The OGC spent some of its early years nailing down a vision for how this might work and a process for moving forward. The vision included the development of open interface specifications. With all the hype around these words, it is worth a careful look at their meanings. "Open" means: An architecture whose specifications are public. … The opposite of open is closed or proprietary." (Webopedia.com) In practice, open means that anyone can have access to the details of the structure. "Interface" refers to something that connects two separate entities. For example, a user interface is a connection between computer user, to the computer or software. An RS232C interface connects a mouse, and other things, to a CPU. A specification is "a detailed exact statement of particulars." (Dictionary.com) So, said another way, the goal of OGC is a set of publicly available detailed documents for connecting geospatial software. The challenge is how to develop such documents. The OGC uses two processes. The early work was done via RFP (request for proposal). For example, one of the first topics to tackle involved defining geometric primitives - points, line, and polygons - as well as their relationships - touching, near, inside. Many vendors submitted their vision for these and, through long hours of hard work, those visions were merged into a single document. That process is referred to as "harmonization." Although this process is time consuming, the good news is that proposals that reach a vote have been so well studied that they pass unanimously. The following have been passed thus far:
  • Simple Features - agreed on what points, lines and polygons are (do these polygons touch? Is the point inside the polygon?)
  • Grid Coverages - agreed about how to talk about imagery
  • Catalog Services - agreed on an architecture for online, automated directories of geodata and geoprocessing services
  • Coordinate Transformations - projections
A newer and generally quicker process involves an RFC (request for comment). In this form a company, or group of companies simply submit their idea for a specification and, after comment, it comes up for a vote. Several RFC style specifications have come about from "testbeds." Here a sponsoring agency, company or group of organizations puts up resources to develop a particular interface. Members bid to be part of the solutions team and are partially compensated for their work.
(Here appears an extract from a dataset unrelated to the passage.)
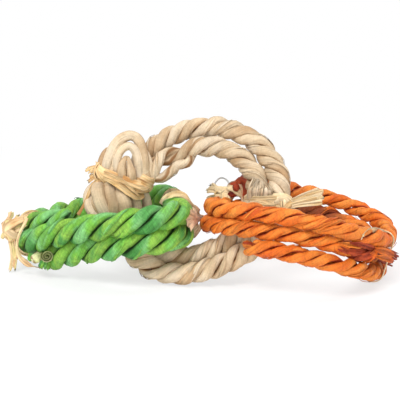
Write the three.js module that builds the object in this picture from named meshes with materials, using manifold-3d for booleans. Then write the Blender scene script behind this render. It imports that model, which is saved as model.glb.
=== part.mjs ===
// Pet chew toy: three linked rings, each a hank of twisted corn husk rope bound by two husk ties.
// Millimetres, +Z up, floor at z = 0. The front of the toy faces -Y and its long side runs along X.
// The natural ring leans back and passes down through the green ring (left) and the orange ring (right).
import * as THREE from "three";
import Module from "manifold-3d";

const wasm = await Module();
wasm.setup();

// Clearances: between the turns of a hank, between a band and its ropes, and between other pieces
const TURN_GAP = 0.7;
const BAND_GAP = 1.0;
const PIECE_GAP = 0.4;

// Faceting
const STEPS_A_TURN = 24;
const ROPE_SIDES = 6;
const BAND_SIDES = 20;
const STRAND_SIDES = 8;
const STEPS_A_BEND = 3;
const KNOT_SIDES = 8;
const KNOT_LEVEL_SHARES = [-0.94, -0.55, 0, 0.55, 0.94];
const STRIP_LEVEL_SHARES = [0, 0.35, 0.7, 1];
const ARCH_SHOULDER_SHARES = [0, 0.33, 0.75];
const FULL_TURN_DEG = 360;

// A rope is cut flat at the floor by this share of its width
const FLAT_DEPTH_SHARE = 0.1;
// A rope is drawn in towards the middle of its hank over this share of a turn beside both ends
const DRAWN_IN_REACH_SHARE = 0.22;

// Each ring is an oval in its own XY plane with a gentle drift, wound as a hank whose turns stack one way.
// Drift lengths swing twice (oval) and three times (corner) a turn in the plane, and twice (saddle) out of it.
// A dent draws the hank in towards the ring's middle around one bearing.
// A tie's headings are [outward, along the rope, along the ring's axis].
const NATURAL = {
  ropeWidth: 9.1,
  halfWidth: 37.9,
  halfDepth: 29.0,
  ovalCos: -2.5,
  ovalSin: 2.6,
  cornerCos: 0.1,
  cornerSin: -1.1,
  saddleCos: 2.1,
  saddleSin: -1.5,
  dent: { inward: 6.5, bearingDeg: 224, reachDeg: 21 },
  startDeg: 163,
  turns: 2,
  stackDeg: 80.7,
  stackSign: -1,
  weave: 3.4,
  drawnInShare: 0.3,
  tilt: { x: 63.2, y: 0, z: -9.7, order: "ZYX" },
};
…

The results, such as the OGC Internet Web Mapping Services Specification, which came from Web Mapping Testbed I, are then put to a vote. Six organizations sponsored this first testbed and 31 organizations participated. Several phases have been completed and resulted in a Web Map Server specification, and a recommendation for GML, an XML based tool for moving geospatial data. Further work in Web Mapping Testbed II is ongoing.

What Happens to the Specification?
In the end, however, what is created is a document, detailing the specification and perhaps an implementation specification, a document explaining how to use the specification. What happens to that document is the OGC equivalent to "if you built it, will they come?" Just because a specification exists, does not mean its sponsors, or anyone else, will implement it in a software package or solution. The first specification to pass, Simple Features, has been implemented and tested for conformance on nine products from four vendors (Oracle, ESRI, Cadcorp, Hitachi). These tests were performed within OGC oversight. The OCG recently decided that in the future companies will "self test" perhaps against OGC servers.

On the practical level the implementation of a specification means that conformant products can speak intelligently to clients that also conform. (There are no tests for client software conformance.) Further, a client that works against one conformant server should be able to hit another conformant product and receive an answer. That is the crux of how interoperability works.